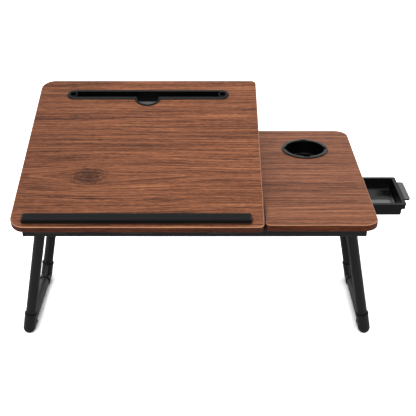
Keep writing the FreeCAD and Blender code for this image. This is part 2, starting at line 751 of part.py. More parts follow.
def prop_guide(name, side):
    """A slotted bar that the foot rod slides in, with a shallow seat at each set angle."""
    inner = f"({PANEL_X} {side} (prop_half_span + prop_rod_radius + guide_gap))"
    x0 = inner if side == "+" else f"({inner} - guide_thick)"
    body = new_body(name)
    bar = sketch_on(body, "YZ_Plane", x0)
    add_box(bar, CROSS_RAIL_BACK, REAR_RAIL_FRONT, RAIL_BOTTOM, RAIL_TOP)
    pad(body, bar, "guide_thick")
    low = f"({RAIL_TOP} - {PROP_DROP} - {PROP_REACH})"
    high = f"({RAIL_TOP} - {PROP_DROP} * cos(tilt_max) + {PROP_REACH})"
    slot = sketch_on(body, "YZ_Plane", f"{x0} + guide_thick")
    add_box(slot, f"hinge_setback + {foot_y('tilt_max')} - {PROP_REACH}",
            f"hinge_setback + {foot_y('0')} + {PROP_REACH}", low, high)
    pocket(body, slot, "guide_thick")
    rail_top = -value("panel_thick") - value("pad_gap")
    faces = (rail_top, rail_top - value("rail_height"))
    round_edges(body, "prop_rod_radius",
                all_of(along("x"), lambda e: not any(near(e.BoundBox.ZMin, z) for z in faces)))
    step = 0
    while step * value("detent_step") <= value("tilt_max") + 1e-6:
        seat = sketch_on(body, "YZ_Plane", f"{x0} + guide_thick")
        add_circle(seat, f"hinge_setback + {foot_y(f'({step} * detent_step)')}",
                   f"{low} + {PROP_REACH} - detent_depth", PROP_REACH)
        pocket(body, seat, "guide_thick")
        step += 1
    node(name, "base", body)


# ---------------------------------------------------------------- drawer and its channels
def drawer_tray():
    body = new_body("drawer_tray")
    top = "(-drawer_top_drop)"
    x0, x1 = DRAWER_START, DRAWER_END
    y0, y1 = "drawer_front_y", "(drawer_front_y + drawer_width)"
    rim = sketch_on(body, "XY_Plane", f"{top} - rim_thick")
    add_box(rim, x0, x1, y0, y1)
    pad(body, rim, "rim_thick")
    skirt = sketch_on(body, "XY_Plane", f"{top} - skirt_height")
    add_box(skirt, f"{x0} + rim_overhang", f"{x1} - rim_overhang",
            f"{y0} + rim_overhang", f"{y1} - rim_overhang")
    pad(body, skirt, "skirt_height - rim_thick / 2")
    round_edges(body, "drawer_corner_round", along("z"))
    hollow_inset = "(rim_overhang + skirt_wall)"
    hollow = sketch_on(body, "XY_Plane", f"{top} - rim_thick")
    add_box(hollow, f"{x0} + {hollow_inset}", f"{x1} - {hollow_inset}",
            f"{y0} + {hollow_inset}", f"{y1} - {hollow_inset}")
    pocket(body, hollow, "skirt_height")
    box = sketch_on(body, "XY_Plane", f"{top} - rim_thick / 2")
    add_box(box, f"{x0} + skirt_offset", f"{x1} - skirt_offset",
            f"{y0} + skirt_offset", f"{y1} - skirt_offset")
    wall = pad(body, box, "drawer_height - rim_thick / 2", "-drawer_draft")
    wall.Reversed = True
    DOC.recompute()
    low = -value("drawer_top_drop") - value("drawer_height")
    round_edges(body, "drawer_corner_round",
                lambda e: near(e.BoundBox.ZMin, low) and spans(e, "z") > value("drawer_height") / 4)
    round_edges(body, "drawer_floor_round", level_at(low))
    cavity_inset = "(skirt_offset + drawer_wall)"
    cavity = sketch_on(body, "XY_Plane", top)
    add_box(cavity, f"{x0} + {cavity_inset}", f"{x1} - {cavity_inset}",
            f"{y0} + {cavity_inset}", f"{y1} - {cavity_inset}")
    pocket(body, cavity, "drawer_height - drawer_floor", "-drawer_draft")
    floor = low + value("drawer_floor")
    round_edges(body, "cavity_corner_round",
                lambda e: near(e.BoundBox.ZMin, floor) and spans(e, "z") > value("drawer_height") / 2)
    round_edges(body, "cavity_floor_round", level_at(floor))
    handle = sketch_on(body, "XY_Plane", f"{top} - handle_thick")
    add_box(handle, f"{x1} - skirt_offset", f"{x1} + handle_length",
            f"{DRAWER_MID_Y} - handle_width / 2", f"{DRAWER_MID_Y} + handle_width / 2")
    pad(body, handle, "handle_thick")
    tip = value("top_width") / 2 - value("drawer_end_inset") + value("handle_length")
    round_edges(body, "handle_round", all_of(along("z"), lambda e: near(e.BoundBox.XMin, tip)))
    node("drawer_tray", "drawer", body)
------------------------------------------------
Exactly reproduce every line of the data above.

- [TASK RESPONSE]:
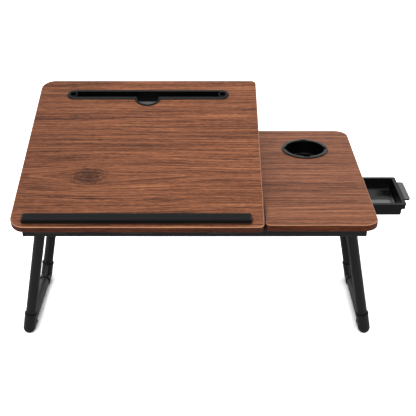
Keep writing the FreeCAD and Blender code for this image. This is part 2, starting at line 751 of part.py. More parts follow.
def prop_guide(name, side):
    """A slotted bar that the foot rod slides in, with a shallow seat at each set angle."""
    inner = f"({PANEL_X} {side} (prop_half_span + prop_rod_radius + guide_gap))"
    x0 = inner if side == "+" else f"({inner} - guide_thick)"
    body = new_body(name)
    bar = sketch_on(body, "YZ_Plane", x0)
    add_box(bar, CROSS_RAIL_BACK, REAR_RAIL_FRONT, RAIL_BOTTOM, RAIL_TOP)
    pad(body, bar, "guide_thick")
    low = f"({RAIL_TOP} - {PROP_DROP} - {PROP_REACH})"
    high = f"({RAIL_TOP} - {PROP_DROP} * cos(tilt_max) + {PROP_REACH})"
    slot = sketch_on(body, "YZ_Plane", f"{x0} + guide_thick")
    add_box(slot, f"hinge_setback + {foot_y('tilt_max')} - {PROP_REACH}",
            f"hinge_setback + {foot_y('0')} + {PROP_REACH}", low, high)
    pocket(body, slot, "guide_thick")
    rail_top = -value("panel_thick") - value("pad_gap")
    faces = (rail_top, rail_top - value("rail_height"))
    round_edges(body, "prop_rod_radius",
                all_of(along("x"), lambda e: not any(near(e.BoundBox.ZMin, z) for z in faces)))
    step = 0
    while step * value("detent_step") <= value("tilt_max") + 1e-6:
        seat = sketch_on(body, "YZ_Plane", f"{x0} + guide_thick")
        add_circle(seat, f"hinge_setback + {foot_y(f'({step} * detent_step)')}",
                   f"{low} + {PROP_REACH} - detent_depth", PROP_REACH)
        pocket(body, seat, "guide_thick")
        step += 1
    node(name, "base", body)


# ---------------------------------------------------------------- drawer and its channels
def drawer_tray():
    body = new_body("drawer_tray")
    top = "(-drawer_top_drop)"
    x0, x1 = DRAWER_START, DRAWER_END
    y0, y1 = "drawer_front_y", "(drawer_front_y + drawer_width)"
    rim = sketch_on(body, "XY_Plane", f"{top} - rim_thick")
    add_box(rim, x0, x1, y0, y1)
    pad(body, rim, "rim_thick")
    skirt = sketch_on(body, "XY_Plane", f"{top} - skirt_height")
    add_box(skirt, f"{x0} + rim_overhang", f"{x1} - rim_overhang",
            f"{y0} + rim_overhang", f"{y1} - rim_overhang")
    pad(body, skirt, "skirt_height - rim_thick / 2")
    round_edges(body, "drawer_corner_round", along("z"))
    hollow_inset = "(rim_overhang + skirt_wall)"
    hollow = sketch_on(body, "XY_Plane", f"{top} - rim_thick")
    add_box(hollow, f"{x0} + {hollow_inset}", f"{x1} - {hollow_inset}",
            f"{y0} + {hollow_inset}", f"{y1} - {hollow_inset}")
    pocket(body, hollow, "skirt_height")
    box = sketch_on(body, "XY_Plane", f"{top} - rim_thick / 2")
    add_box(box, f"{x0} + skirt_offset", f"{x1} - skirt_offset",
            f"{y0} + skirt_offset", f"{y1} - skirt_offset")
    wall = pad(body, box, "drawer_height - rim_thick / 2", "-drawer_draft")
    wall.Reversed = True
    DOC.recompute()
    low = -value("drawer_top_drop") - value("drawer_height")
    round_edges(body, "drawer_corner_round",
                lambda e: near(e.BoundBox.ZMin, low) and spans(e, "z") > value("drawer_height") / 4)
    round_edges(body, "drawer_floor_round", level_at(low))
    cavity_inset = "(skirt_offset + drawer_wall)"
    cavity = sketch_on(body, "XY_Plane", top)
    add_box(cavity, f"{x0} + {cavity_inset}", f"{x1} - {cavity_inset}",
            f"{y0} + {cavity_inset}", f"{y1} - {cavity_inset}")
    pocket(body, cavity, "drawer_height - drawer_floor", "-drawer_draft")
    floor = low + value("drawer_floor")
    round_edges(body, "cavity_corner_round",
                lambda e: near(e.BoundBox.ZMin, floor) and spans(e, "z") > value("drawer_height") / 2)
    round_edges(body, "cavity_floor_round", level_at(floor))
    handle = sketch_on(body, "XY_Plane", f"{top} - handle_thick")
    add_box(handle, f"{x1} - skirt_offset", f"{x1} + handle_length",
            f"{DRAWER_MID_Y} - handle_width / 2", f"{DRAWER_MID_Y} + handle_width / 2")
    pad(body, handle, "handle_thick")
    tip = value("top_width") / 2 - value("drawer_end_inset") + value("handle_length")
    round_edges(body, "handle_round", all_of(along("z"), lambda e: near(e.BoundBox.XMin, tip)))
    node("drawer_tray", "drawer", body)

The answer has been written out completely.